→ Problem
Begin with the line that contains "obj.parent = None" and end with the line that contains "# Camera, matched to the photograph", transcribing exactly each line in that stretch and no other.

→ Material provided
------------------------------------

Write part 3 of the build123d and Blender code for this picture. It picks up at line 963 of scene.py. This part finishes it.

------------------------------------

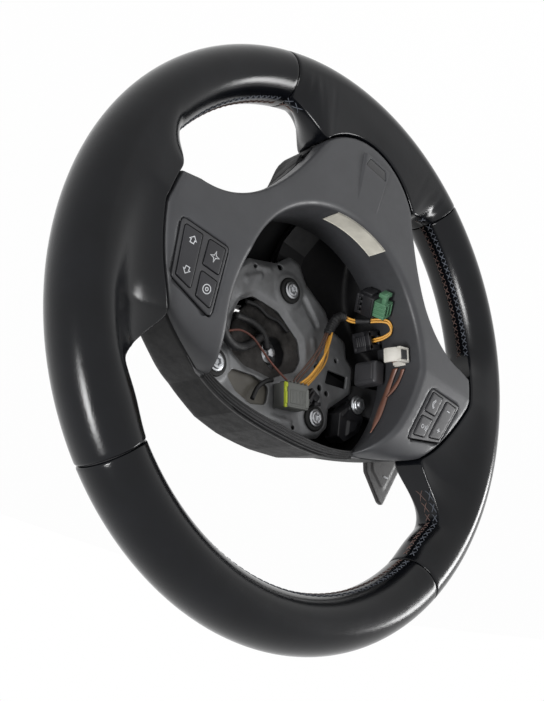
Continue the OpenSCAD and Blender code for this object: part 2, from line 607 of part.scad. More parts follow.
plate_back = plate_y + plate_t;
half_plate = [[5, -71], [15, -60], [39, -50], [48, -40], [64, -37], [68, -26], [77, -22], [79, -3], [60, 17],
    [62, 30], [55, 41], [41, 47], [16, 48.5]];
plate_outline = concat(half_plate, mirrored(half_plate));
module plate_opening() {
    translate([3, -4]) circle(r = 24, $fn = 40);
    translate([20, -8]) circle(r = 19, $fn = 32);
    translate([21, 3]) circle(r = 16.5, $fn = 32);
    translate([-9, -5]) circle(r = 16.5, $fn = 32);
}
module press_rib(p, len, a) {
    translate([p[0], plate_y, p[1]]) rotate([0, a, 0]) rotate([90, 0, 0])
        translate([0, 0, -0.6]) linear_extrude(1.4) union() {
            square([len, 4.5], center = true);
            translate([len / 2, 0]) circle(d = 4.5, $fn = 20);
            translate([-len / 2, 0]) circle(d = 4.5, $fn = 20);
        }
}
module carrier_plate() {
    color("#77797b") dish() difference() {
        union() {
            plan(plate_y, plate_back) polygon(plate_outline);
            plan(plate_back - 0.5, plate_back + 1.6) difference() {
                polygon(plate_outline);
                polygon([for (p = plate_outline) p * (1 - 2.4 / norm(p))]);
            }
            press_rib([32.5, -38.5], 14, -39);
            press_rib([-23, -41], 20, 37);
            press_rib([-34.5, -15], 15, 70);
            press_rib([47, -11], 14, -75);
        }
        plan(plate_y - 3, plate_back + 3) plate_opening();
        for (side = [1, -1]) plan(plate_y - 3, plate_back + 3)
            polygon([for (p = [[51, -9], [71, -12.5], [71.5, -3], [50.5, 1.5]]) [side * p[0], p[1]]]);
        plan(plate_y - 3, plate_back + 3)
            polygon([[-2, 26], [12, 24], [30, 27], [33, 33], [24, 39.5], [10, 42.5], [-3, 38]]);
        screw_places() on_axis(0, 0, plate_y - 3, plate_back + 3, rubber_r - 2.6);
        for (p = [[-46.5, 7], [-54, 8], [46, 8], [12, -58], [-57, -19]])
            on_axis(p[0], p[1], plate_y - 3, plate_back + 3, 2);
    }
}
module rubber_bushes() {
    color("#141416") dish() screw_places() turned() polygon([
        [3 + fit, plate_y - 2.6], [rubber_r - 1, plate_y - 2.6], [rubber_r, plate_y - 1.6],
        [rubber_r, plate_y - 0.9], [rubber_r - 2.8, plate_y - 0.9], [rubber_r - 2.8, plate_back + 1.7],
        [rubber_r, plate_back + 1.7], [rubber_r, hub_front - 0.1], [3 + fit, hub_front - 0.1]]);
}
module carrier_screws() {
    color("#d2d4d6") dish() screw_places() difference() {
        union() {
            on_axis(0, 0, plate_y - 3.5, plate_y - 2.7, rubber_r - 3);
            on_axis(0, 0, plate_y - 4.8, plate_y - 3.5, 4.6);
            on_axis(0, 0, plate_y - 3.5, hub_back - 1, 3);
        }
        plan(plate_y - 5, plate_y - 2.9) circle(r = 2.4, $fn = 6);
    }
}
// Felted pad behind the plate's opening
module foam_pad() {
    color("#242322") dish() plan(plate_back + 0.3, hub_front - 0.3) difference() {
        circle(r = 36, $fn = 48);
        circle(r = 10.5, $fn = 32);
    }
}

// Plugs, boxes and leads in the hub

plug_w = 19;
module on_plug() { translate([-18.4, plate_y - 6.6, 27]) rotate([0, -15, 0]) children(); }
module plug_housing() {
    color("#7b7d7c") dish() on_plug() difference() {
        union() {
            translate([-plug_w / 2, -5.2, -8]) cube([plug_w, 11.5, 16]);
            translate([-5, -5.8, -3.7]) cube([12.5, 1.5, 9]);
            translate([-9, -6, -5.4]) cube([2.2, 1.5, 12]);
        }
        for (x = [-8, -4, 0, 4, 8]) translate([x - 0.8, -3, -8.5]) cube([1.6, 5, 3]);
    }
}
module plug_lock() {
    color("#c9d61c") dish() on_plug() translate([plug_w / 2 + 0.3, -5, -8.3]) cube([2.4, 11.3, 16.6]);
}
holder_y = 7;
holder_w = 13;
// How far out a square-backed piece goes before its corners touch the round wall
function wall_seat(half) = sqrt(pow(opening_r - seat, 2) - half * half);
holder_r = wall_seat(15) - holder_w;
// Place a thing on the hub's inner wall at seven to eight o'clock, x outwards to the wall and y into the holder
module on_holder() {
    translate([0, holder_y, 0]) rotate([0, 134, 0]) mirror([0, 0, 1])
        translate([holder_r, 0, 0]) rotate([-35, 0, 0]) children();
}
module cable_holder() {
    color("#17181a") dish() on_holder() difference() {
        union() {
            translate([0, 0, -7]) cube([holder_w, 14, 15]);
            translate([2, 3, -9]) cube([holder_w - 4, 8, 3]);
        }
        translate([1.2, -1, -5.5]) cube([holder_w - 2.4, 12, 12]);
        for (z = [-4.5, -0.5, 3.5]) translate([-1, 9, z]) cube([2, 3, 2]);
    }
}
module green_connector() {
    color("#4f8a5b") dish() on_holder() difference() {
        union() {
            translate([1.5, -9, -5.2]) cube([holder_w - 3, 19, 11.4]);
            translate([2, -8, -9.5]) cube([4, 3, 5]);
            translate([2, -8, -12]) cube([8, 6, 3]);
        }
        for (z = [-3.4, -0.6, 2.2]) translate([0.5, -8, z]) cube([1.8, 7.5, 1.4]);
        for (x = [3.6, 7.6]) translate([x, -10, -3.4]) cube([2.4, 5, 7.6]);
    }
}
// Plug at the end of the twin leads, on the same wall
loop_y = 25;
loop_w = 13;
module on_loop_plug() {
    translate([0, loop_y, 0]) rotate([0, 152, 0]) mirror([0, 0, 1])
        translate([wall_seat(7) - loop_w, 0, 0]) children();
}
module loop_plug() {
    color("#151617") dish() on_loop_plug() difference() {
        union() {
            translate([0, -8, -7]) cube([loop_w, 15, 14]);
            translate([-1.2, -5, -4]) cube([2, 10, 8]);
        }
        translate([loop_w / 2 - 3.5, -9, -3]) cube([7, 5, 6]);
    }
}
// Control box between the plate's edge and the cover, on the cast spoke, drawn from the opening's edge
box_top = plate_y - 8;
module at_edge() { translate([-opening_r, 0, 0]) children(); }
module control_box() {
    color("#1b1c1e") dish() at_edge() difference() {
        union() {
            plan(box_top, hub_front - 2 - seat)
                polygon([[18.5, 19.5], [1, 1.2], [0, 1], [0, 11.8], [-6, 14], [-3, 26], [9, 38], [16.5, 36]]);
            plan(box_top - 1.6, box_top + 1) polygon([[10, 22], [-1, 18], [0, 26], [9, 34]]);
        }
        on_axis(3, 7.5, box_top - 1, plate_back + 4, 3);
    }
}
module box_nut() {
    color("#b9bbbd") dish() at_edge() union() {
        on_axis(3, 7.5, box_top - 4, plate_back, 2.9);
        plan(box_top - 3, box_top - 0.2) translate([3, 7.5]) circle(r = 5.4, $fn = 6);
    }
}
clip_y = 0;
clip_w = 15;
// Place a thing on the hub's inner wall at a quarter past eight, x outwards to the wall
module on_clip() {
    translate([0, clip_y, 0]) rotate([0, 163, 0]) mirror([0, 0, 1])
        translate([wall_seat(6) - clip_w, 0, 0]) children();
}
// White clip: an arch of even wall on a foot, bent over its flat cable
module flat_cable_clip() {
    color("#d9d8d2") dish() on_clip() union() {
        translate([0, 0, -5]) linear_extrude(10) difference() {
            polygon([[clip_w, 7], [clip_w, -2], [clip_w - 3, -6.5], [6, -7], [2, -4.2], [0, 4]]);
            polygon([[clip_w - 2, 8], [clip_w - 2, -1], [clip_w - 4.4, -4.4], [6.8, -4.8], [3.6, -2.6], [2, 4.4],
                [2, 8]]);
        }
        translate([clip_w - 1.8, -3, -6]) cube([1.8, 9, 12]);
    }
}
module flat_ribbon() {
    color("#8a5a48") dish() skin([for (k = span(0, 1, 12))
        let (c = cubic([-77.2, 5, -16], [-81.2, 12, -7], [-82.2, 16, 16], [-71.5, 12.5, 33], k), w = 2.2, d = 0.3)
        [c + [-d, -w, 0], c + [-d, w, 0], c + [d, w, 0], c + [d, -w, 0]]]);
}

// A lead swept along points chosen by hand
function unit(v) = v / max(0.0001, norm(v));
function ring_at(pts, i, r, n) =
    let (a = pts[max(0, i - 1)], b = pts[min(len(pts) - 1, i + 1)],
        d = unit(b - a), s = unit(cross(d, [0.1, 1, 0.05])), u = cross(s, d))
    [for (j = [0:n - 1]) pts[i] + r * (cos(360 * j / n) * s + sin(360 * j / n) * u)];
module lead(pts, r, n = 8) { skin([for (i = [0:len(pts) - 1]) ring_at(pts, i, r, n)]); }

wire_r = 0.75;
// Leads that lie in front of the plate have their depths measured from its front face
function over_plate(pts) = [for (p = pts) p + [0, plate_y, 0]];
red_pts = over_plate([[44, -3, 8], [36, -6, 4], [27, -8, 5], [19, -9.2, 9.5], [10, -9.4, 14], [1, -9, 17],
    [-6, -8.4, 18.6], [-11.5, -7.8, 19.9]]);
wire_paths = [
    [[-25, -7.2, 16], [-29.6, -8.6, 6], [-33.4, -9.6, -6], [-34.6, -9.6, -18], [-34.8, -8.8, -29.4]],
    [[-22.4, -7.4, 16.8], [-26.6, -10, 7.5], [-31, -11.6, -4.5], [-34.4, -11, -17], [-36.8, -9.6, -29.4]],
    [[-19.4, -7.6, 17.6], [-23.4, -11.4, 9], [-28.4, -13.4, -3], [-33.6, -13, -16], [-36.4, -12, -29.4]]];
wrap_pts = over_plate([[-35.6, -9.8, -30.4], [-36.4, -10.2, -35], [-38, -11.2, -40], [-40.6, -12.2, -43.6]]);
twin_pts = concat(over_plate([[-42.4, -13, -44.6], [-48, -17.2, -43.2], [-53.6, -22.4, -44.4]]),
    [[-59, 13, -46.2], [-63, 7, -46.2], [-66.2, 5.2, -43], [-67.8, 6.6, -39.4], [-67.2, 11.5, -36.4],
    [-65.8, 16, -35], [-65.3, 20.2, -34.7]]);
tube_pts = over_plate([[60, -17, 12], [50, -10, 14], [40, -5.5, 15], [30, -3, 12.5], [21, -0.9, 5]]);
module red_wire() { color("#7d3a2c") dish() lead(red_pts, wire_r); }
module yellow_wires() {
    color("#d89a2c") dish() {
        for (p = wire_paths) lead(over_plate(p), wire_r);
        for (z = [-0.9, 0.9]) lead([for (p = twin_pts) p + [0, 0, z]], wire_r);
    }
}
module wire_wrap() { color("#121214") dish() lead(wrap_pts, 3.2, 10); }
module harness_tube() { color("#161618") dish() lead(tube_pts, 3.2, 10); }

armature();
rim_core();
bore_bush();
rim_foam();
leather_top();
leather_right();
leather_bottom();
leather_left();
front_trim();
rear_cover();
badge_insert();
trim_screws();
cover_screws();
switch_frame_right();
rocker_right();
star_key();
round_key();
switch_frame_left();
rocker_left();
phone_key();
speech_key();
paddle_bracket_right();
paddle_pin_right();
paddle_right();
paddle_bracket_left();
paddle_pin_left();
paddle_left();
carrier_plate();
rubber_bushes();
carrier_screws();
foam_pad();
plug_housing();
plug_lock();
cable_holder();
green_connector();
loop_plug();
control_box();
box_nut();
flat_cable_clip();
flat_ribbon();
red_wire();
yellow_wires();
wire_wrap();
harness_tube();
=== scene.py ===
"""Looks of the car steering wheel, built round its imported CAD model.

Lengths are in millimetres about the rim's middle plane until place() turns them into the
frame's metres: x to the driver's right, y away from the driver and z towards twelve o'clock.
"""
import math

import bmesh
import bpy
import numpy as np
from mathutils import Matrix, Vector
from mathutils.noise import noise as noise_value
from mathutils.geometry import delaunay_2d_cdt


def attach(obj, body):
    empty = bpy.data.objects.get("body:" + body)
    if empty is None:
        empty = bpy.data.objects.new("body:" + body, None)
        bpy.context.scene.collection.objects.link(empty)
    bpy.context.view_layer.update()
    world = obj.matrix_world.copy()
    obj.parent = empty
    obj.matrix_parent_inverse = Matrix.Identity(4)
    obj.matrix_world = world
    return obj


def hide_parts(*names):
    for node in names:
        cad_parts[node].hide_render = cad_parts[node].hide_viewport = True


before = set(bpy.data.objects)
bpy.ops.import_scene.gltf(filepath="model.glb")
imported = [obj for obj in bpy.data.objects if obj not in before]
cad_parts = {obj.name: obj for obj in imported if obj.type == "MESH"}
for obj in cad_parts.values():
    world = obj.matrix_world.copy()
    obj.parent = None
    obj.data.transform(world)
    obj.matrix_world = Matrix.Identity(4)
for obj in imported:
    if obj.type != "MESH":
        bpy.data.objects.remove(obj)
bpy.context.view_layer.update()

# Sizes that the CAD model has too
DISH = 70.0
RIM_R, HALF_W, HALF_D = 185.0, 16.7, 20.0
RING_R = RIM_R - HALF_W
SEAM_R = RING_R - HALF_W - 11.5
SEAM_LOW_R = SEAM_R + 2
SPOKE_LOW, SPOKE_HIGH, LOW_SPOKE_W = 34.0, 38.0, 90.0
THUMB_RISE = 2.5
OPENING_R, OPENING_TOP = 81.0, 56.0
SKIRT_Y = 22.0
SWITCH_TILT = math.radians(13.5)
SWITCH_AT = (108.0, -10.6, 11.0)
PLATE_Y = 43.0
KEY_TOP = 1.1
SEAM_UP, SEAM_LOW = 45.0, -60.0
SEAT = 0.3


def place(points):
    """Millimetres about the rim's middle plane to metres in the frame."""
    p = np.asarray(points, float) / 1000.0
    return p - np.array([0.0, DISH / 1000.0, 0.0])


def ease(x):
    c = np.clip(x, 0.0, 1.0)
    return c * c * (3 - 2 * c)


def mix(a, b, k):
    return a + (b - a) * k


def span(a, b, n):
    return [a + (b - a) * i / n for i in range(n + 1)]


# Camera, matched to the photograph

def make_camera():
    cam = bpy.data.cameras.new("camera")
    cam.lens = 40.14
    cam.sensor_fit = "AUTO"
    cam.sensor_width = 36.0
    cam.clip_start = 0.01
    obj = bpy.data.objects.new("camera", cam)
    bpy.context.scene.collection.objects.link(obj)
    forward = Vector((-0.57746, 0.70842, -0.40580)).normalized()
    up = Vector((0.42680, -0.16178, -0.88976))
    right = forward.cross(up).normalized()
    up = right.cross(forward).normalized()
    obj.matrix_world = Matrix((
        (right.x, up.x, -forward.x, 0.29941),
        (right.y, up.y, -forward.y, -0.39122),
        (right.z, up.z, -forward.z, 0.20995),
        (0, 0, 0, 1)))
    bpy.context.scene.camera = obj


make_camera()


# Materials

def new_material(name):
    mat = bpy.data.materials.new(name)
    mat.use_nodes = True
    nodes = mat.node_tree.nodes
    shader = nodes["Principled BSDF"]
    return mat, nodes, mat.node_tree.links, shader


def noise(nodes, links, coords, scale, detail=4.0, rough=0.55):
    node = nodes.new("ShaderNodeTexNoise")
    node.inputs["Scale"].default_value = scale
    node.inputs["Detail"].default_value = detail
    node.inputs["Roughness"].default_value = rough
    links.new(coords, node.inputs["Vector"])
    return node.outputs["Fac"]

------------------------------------

→ Output of the task
    obj.parent = None
    obj.data.transform(world)
    obj.matrix_world = Matrix.Identity(4)
for obj in imported:
    if obj.type != "MESH":
        bpy.data.objects.remove(obj)
bpy.context.view_layer.update()

# Sizes that the CAD model has too
DISH = 70.0
RIM_R, HALF_W, HALF_D = 185.0, 16.7, 20.0
RING_R = RIM_R - HALF_W
SEAM_R = RING_R - HALF_W - 11.5
SEAM_LOW_R = SEAM_R + 2
SPOKE_LOW, SPOKE_HIGH, LOW_SPOKE_W = 34.0, 38.0, 90.0
THUMB_RISE = 2.5
OPENING_R, OPENING_TOP = 81.0, 56.0
SKIRT_Y = 22.0
SWITCH_TILT = math.radians(13.5)
SWITCH_AT = (108.0, -10.6, 11.0)
PLATE_Y = 43.0
KEY_TOP = 1.1
SEAM_UP, SEAM_LOW = 45.0, -60.0
SEAT = 0.3


def place(points):
    """Millimetres about the rim's middle plane to metres in the frame."""
    p = np.asarray(points, float) / 1000.0
    return p - np.array([0.0, DISH / 1000.0, 0.0])


def ease(x):
    c = np.clip(x, 0.0, 1.0)
    return c * c * (3 - 2 * c)


def mix(a, b, k):
    return a + (b - a) * k


def span(a, b, n):
    return [a + (b - a) * i / n for i in range(n + 1)]


# Camera, matched to the photograph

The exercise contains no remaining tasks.